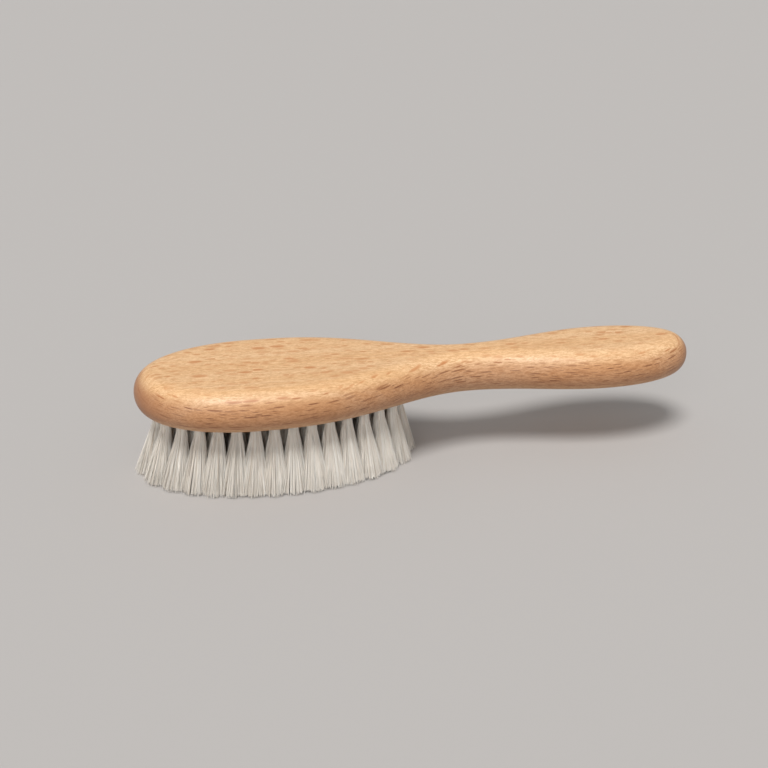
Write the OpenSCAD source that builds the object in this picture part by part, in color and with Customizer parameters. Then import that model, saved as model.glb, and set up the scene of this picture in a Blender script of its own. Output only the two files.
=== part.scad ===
// Soft clothes brush: a one-piece beech body with three rows of goat-hair tufts.
// Each tuft is folded over a flat wire anchor, which is driven to the bottom of a blind bore.
// Millimetres, +Z up. The brush stands on its hair tips at z = 0. +X runs towards the end of
// the grip, and the origin is under the middle of the body's length and width.

/* [Wooden body] */
// Length from the head's tip to the end of the grip
body_length = 170; // [160:1:185]
// Thickness of the board that the body is cut from
body_thickness = 13; // [12:0.1:15]
// Width of the rounding that runs all round the upper and lower edges
edge_rounding = 6.8; // [5:0.1:7]
// Fullness of the rounding: 2 is a quarter ellipse, more is squarer
edge_fullness = 2.1; // [2:0.05:2.6]
// Greatest width of the head
head_width = 46.6; // [44:0.1:52]
// Distance from the head's tip to its widest point
head_middle = 35.5; // [34:0.5:42]
// Fullness of the head's rounded end: 2 is an ellipse
head_fullness = 2.1; // [2:0.05:2.5]
// Width of the neck at its narrowest
neck_width = 16.2; // [15:0.1:20]
// Distance from the head's tip to the narrowest point
neck_middle = 99.5; // [96:0.5:104]
// How far the head's width is held before it falls to the neck: 1 is even
neck_shoulder = 1.32; // [1:0.01:1.4]
// Greatest width of the grip
grip_width = 28.1; // [25:0.1:32]
// Distance from the head's tip to the grip's widest point
grip_middle = 142; // [138:0.5:148]
// Fullness of the grip's rounded end: 2 is an ellipse
grip_fullness = 2.1; // [2:0.05:2.5]

/* [Tufts] */
// Height of the wood above the surface that the hair tips stand on
hair_height = 19.5; // [17:0.1:24]
// Diameter of the bores that hold the tufts
bore_d = 2.9; // [2.8:0.1:3.4]
// Depth of the bores
bore_depth = 8; // [7:0.5:9]
// Diameter of a tuft at its tip
tip_d = 5.6; // [4.5:0.1:5.9]
// Distance from the head's tip to the middle of the tufted field
field_middle = 42; // [41:0.5:44]
// Half length of the outer row of tufts
outer_row_x = 36; // [34:0.5:37]
// Half width of the outer row of tufts
outer_row_y = 13.2; // [12.5:0.1:14]
// Number of tufts in the outer row
outer_count = 30; // [26:2:30]
// Half length of the middle row of tufts
middle_row_x = 29.8; // [28:0.1:30]
// Half width of the middle row of tufts
middle_row_y = 6.8; // [6.5:0.1:7.2]
// Number of tufts in the middle row
middle_count = 20; // [16:2:20]
// Half length of the straight centre row of tufts
centre_row_x = 18; // [15:0.5:19]
// Number of tufts in the centre row
centre_count = 7; // [5:2:7]
// How much longer the field is at the hair tips than at the bores
spread_x = 1.055; // [1:0.001:1.06]
// How much wider the field is at the hair tips than at the bores
spread_y = 1.447; // [1.3:0.001:1.5]
// How far the field at the hair tips lies towards the head's tip
tip_shift = 1; // [0:0.1:1]

/* [Wire anchors] */
// Length of an anchor, which is a little more than the bore so that its ends grip the wood
anchor_length = 3.3; // [3.2:0.05:3.8]
// Thickness of the flat wire
anchor_thickness = 0.3; // [0.2:0.05:0.5]
// Height of the flat wire, along the bore
anchor_height = 1.5; // [1:0.1:2]
// Room above the anchor for the fold of the hair
fold_height = 0.8; // [0.5:0.1:1.2]

/* [Hidden] */
// Stations along one side of the outline, and steps round the edge's rounding
side_steps = 96;
edge_steps = 12;
// Height of the straight skirt below the underside, which one flat cut takes away
skirt = 2;
// Radial play of a tuft in its bore, and of an anchor in its slot
play = 0.04;
// Straight length of a tuft below the wood, before it flares
straight_below = 1;
cut_over = 1;
point_total = 2 * side_steps;
tuft_r = bore_d / 2 - play;

function numbered(name, i) = str(name, "_", i < 10 ? "0" : "", i);

// ---- outline of the body ----

// Quarter of a superellipse: 0 at u = 0 and 1 at u = 1
function round_end(u, fullness) = pow(max(0, 1 - pow(1 - u, fullness)), 1 / fullness);

// Smooth step from 0 at u = 0 to 1 at u = 1, level at both ends
function smooth_step(u) = (1 - cos(180 * u)) / 2;

// Half width of the outline at a distance s from the head's tip
function half_width(s) =
    s <= head_middle ? head_width / 2 * round_end(s / head_middle, head_fullness)
    : s <= neck_middle
    ? let (fall = smooth_step(pow((s - head_middle) / (neck_middle - head_middle), neck_shoulder)))
        (head_width - fall * (head_width - neck_width)) / 2
    : s <= grip_middle
    ? let (rise = smooth_step((s - neck_middle) / (grip_middle - neck_middle)))
        (neck_width + rise * (grip_width - neck_width)) / 2
    : grip_width / 2 * round_end((body_length - s) / (body_length - grip_middle), grip_fullness);

// Stations lie closer together at the two ends, where the outline turns
function station(k) = body_length / 2 * (1 - cos(180 * k / side_steps));

// Outline point i of point_total, round from the head's tip along -Y and back along +Y
function outline_point(i) =
    let (k = i <= side_steps ? i : point_total - i, y = half_width(station(k)))
    [station(k) - body_length / 2, i <= side_steps ? -y : y];

outline = [for (i = [0 : point_total - 1]) outline_point(i)];

function outward(i) =
    let (
        before = outline[(i + point_total - 1) % point_total],
        after = outline[(i + 1) % point_total],
        along = after - before
    )
    [along[1], -along[0]] / norm(along);

// ---- rounded edge ----

// The outline drawn in by a share of the rounding, at a height z
function loop(inset, z) = [
    for (i = [0 : point_total - 1])
        let (p = outline[i] - outward(i) * edge_rounding * inset) [p[0], p[1], z]
];

function edge_loop(angle) =
    let (
        out = pow(cos(angle), 2 / edge_fullness),
        rise = sign(angle) * pow(abs(sin(angle)), 2 / edge_fullness)
    )
    loop(1 - out, hair_height + body_thickness / 2 * (1 + rise));

loops = concat(
    [loop(1, hair_height - skirt)],
    [for (k = [0 : edge_steps]) edge_loop(-90 + 180 * k / edge_steps)]
);

module rounded_board() {
    last = (len(loops) - 1) * point_total;
    polyhedron(
        points = [for (one = loops) each one],
        faces = concat(
            [[for (i = [0 : point_total - 1]) i]],
            [
                for (k = [0 : len(loops) - 2], i = [0 : point_total - 1])
                    let (j = (i + 1) % point_total, low = k * point_total, high = low + point_total)
                    each [[low + i, high + i, high + j], [low + i, high + j, low + j]]
            ],
            [[for (i = [point_total - 1 : -1 : 0]) last + i]]
        ),
        convexity = 4
    );
}

// ---- places of the tufts ----

// Table of [arc length, angle] once round an ellipse
function arc_table(a, b, steps = 180) = [
    for (
        i = 0, arc = 0;
        i <= steps;
        i = i + 1,
        arc = arc + norm([
            a * (cos(360 * i / steps) - cos(360 * (i - 1) / steps)),
            b * (sin(360 * i / steps) - sin(360 * (i - 1) / steps))
        ])
    ) [arc, 360 * i / steps]
];

// Evenly spaced places round an ellipse, from its +X end
function ellipse_row(a, b, count) =
    let (table = arc_table(a, b), round_length = table[len(table) - 1][0])
    [for (k = [0 : count - 1]) let (t = lookup(round_length * k / count, table)) [a * cos(t), b * sin(t)]];

outer_row = ellipse_row(outer_row_x, outer_row_y, outer_count);
middle_row = ellipse_row(middle_row_x, middle_row_y, middle_count);
centre_row = [
    for (k = [0 : centre_count - 1]) [centre_row_x * (1 - 2 * k / (centre_count - 1)), 0]
];
all_rows = concat(outer_row, middle_row, centre_row);

// The way up a tuft, from the middle of its tip to the mouth of its bore
function up_tuft(place) = [
    place[0] * (1 - spread_x) + tip_shift,
    place[1] * (1 - spread_y),
    hair_height
];

// Puts its child on the mouth of a bore, with +Z up the bore and X kept along the brush
module at_bore(place) {
    up = up_tuft(place);
    bearing = atan2(up[1], up[0]);
    translate([field_middle - body_length / 2, 0, 0])
        translate([place[0], place[1], hair_height])
            rotate(bearing) rotate([0, acos(up[2] / norm(up)), 0]) rotate(-bearing)
                children();
}

// The flat wire in its place in the bore, larger all round by gap
module anchor(gap = 0) {
    translate([0, 0, bore_depth - fold_height - anchor_height / 2])
        cube([anchor_thickness, anchor_length, anchor_height] + 2 * gap * [1, 1, 1], center = true);
}

// A tuft: its straight part in the bore, and the hair flaring down to the surface
module tuft(place) {
    hair = norm(up_tuft(place));
    flare = (tip_d / 2 - tuft_r) / (hair - straight_below);
    end_z = -hair - cut_over;
    color("antiquewhite")
        difference() {
            at_bore(place)
                difference() {
                    rotate_extrude($fn = 48)
                        polygon([
                            [0, end_z], [tip_d / 2 + flare * cut_over, end_z], [tuft_r, -straight_below],
                            [tuft_r, bore_depth - play], [0, bore_depth - play]
                        ]);
                    anchor(play);
                }
            translate([-body_length, -body_length, -body_thickness])
                cube([2 * body_length, 2 * body_length, body_thickness]);
        }
}

// ---- sub-parts ----

module wooden_body() {
    color("burlywood")
        difference() {
            difference() {
                rounded_board();
                translate([-body_length, -body_length, -cut_over])
                    cube([2 * body_length, 2 * body_length, hair_height + cut_over]);
            }
            for (place = all_rows)
                at_bore(place) {
                    translate([0, 0, -cut_over]) cylinder(d = bore_d, h = bore_depth + cut_over, $fn = 48);
                    anchor(play);
                }
        }
}

module wire_anchors() {
    color("silver")
        for (place = all_rows) at_bore(place) anchor();
}

module outer_tuft(i) { tuft(outer_row[i - 1]); }
module middle_tuft(i) { tuft(middle_row[i - 1]); }
module centre_tuft(i) { tuft(centre_row[i - 1]); }

wooden_body();
wire_anchors();
for (i = [1 : outer_count]) outer_tuft(i);
for (i = [1 : middle_count]) middle_tuft(i);
for (i = [1 : centre_count]) centre_tuft(i);
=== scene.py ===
# Soft clothes brush: a one-piece beech body and 57 tufts of pale goat hair, standing on its hair.
# Every length is in metres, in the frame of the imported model; mm turns millimetres into metres.

import math

import bmesh
import bpy
from mathutils import Matrix, Vector


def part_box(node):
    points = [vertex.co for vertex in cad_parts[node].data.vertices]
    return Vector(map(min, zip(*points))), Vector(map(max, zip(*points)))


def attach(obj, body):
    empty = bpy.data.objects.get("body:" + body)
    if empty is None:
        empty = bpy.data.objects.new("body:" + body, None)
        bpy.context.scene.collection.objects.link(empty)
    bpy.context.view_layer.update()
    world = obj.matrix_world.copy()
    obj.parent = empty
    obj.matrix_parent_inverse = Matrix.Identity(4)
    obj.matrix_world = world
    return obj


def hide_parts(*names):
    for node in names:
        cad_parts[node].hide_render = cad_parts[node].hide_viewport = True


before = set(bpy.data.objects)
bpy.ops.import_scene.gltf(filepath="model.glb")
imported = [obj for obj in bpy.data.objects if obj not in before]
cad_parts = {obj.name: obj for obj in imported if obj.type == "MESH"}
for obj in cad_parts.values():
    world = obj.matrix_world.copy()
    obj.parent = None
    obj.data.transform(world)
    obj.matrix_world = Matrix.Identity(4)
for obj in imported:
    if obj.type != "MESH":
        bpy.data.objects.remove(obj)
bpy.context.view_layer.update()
mm = 0.001


# ---- Wooden body ----
# One board of beech, 13 mm thick: an oval head, a waisted neck and a rounded grip in one piece.
# Both edges are moulded to a full rounding, then sanded and oiled. The underside of the head is
# drilled with a blind bore for every tuft.

board_low, board_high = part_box("wooden_body")
body_length = board_high.x - board_low.x
board_thickness = board_high.z - board_low.z
underside = board_low.z
head_width = board_high.y - board_low.y
head_middle, head_fullness = 35.5 * mm, 2.1
neck_width, neck_middle, neck_shoulder = 16.2 * mm, 99.5 * mm, 1.32
grip_width, grip_middle, grip_fullness = 28.1 * mm, 142 * mm, 2.1
edge_rounding, edge_fullness = 6.8 * mm, 2.1
stations, edge_steps, cap_strips = 240, 40, 8


def round_end(share, fullness):
    return max(0.0, 1 - (1 - share) ** fullness) ** (1 / fullness)


def smooth_step(share):
    return (1 - math.cos(math.pi * share)) / 2


def half_width(s):
    """Half width of the body at a distance s from the head's tip."""
    if s <= head_middle:
        return head_width / 2 * round_end(s / head_middle, head_fullness)
    if s <= neck_middle:
        share = (s - head_middle) / (neck_middle - head_middle)
        return (head_width - smooth_step(share**neck_shoulder) * (head_width - neck_width)) / 2
    if s <= grip_middle:
        share = (s - neck_middle) / (grip_middle - neck_middle)
        return (neck_width + smooth_step(share) * (grip_width - neck_width)) / 2
    share = (body_length - s) / (body_length - grip_middle)
    return grip_width / 2 * round_end(share, grip_fullness)


def outline_point(i):
    """Point i of the outline, from the head's tip along -Y to the grip's end and back along +Y."""
    k = min(i, 2 * stations - i)
    s = body_length / 2 * (1 - math.cos(math.pi * k / stations))
    side = -1 if i <= stations else 1
    return Vector((board_low.x + s, side * half_width(s)))


outline = [outline_point(i) for i in range(2 * stations)]
outward = []
for i in range(2 * stations):
    along = outline[(i + 1) % (2 * stations)] - outline[i - 1]
    outward.append(Vector((along.y, -along.x)).normalized())

board = bmesh.new()
edge_loops = []
for k in range(edge_steps + 1):
    turn = math.pi * (k / edge_steps - 0.5)
    out = max(0.0, math.cos(turn)) ** (2 / edge_fullness)
    rise = math.copysign(abs(math.sin(turn)) ** (2 / edge_fullness), turn)
    z = underside + board_thickness / 2 * (1 + rise)
    edge_loops.append(
        [
            board.verts.new((*(p - o * edge_rounding * (1 - out)), z))
            for p, o in zip(outline, outward)
        ]
    )
for lower, upper in zip(edge_loops, edge_loops[1:]):
    for i in range(2 * stations):
        j = (i + 1) % (2 * stations)
        board.faces.new((lower[i], lower[j], upper[j], upper[i]))


def close_flat(loop, facing_up):
    """Closes a flat loop with strips that run across it from one side to the other."""
    rows = []
    for k in range(1, stations):
        near, far = loop[k], loop[2 * stations - k]
        inner = [
            board.verts.new(near.co.lerp(far.co, n / cap_strips)) for n in range(1, cap_strips)
        ]
        rows.append([near, *inner, far])
    faces = []
    for row, following in zip(rows, rows[1:]):
        for n in range(cap_strips):
            faces.append((row[n], following[n], following[n + 1], row[n + 1]))
    for n in range(cap_strips):
        faces.append((loop[0], rows[0][n], rows[0][n + 1]))
        faces.append((loop[stations], rows[-1][n + 1], rows[-1][n]))
    for face in faces:
        board.faces.new(face if facing_up else face[::-1])


close_flat(edge_loops[-1], facing_up=True)
close_flat(edge_loops[0], facing_up=False)
body_mesh = bpy.data.meshes.new("beech_body")
board.to_mesh(body_mesh)
board.free()
beech_body = bpy.data.objects.new("beech_body", body_mesh)
bpy.context.collection.objects.link(beech_body)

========

WHAT THE TASK REQUIRES - Set down, exactly and alone, the run of lines from the line that has "wooden_body();" to the line that has "for node in".

EXERCISE ANSWER -
wooden_body();
wire_anchors();
for (i = [1 : outer_count]) outer_tuft(i);
for (i = [1 : middle_count]) middle_tuft(i);
for (i = [1 : centre_count]) centre_tuft(i);
=== scene.py ===
# Soft clothes brush: a one-piece beech body and 57 tufts of pale goat hair, standing on its hair.
# Every length is in metres, in the frame of the imported model; mm turns millimetres into metres.

import math

import bmesh
import bpy
from mathutils import Matrix, Vector


def part_box(node):
    points = [vertex.co for vertex in cad_parts[node].data.vertices]
    return Vector(map(min, zip(*points))), Vector(map(max, zip(*points)))


def attach(obj, body):
    empty = bpy.data.objects.get("body:" + body)
    if empty is None:
        empty = bpy.data.objects.new("body:" + body, None)
        bpy.context.scene.collection.objects.link(empty)
    bpy.context.view_layer.update()
    world = obj.matrix_world.copy()
    obj.parent = empty
    obj.matrix_parent_inverse = Matrix.Identity(4)
    obj.matrix_world = world
    return obj


def hide_parts(*names):
    for node in names:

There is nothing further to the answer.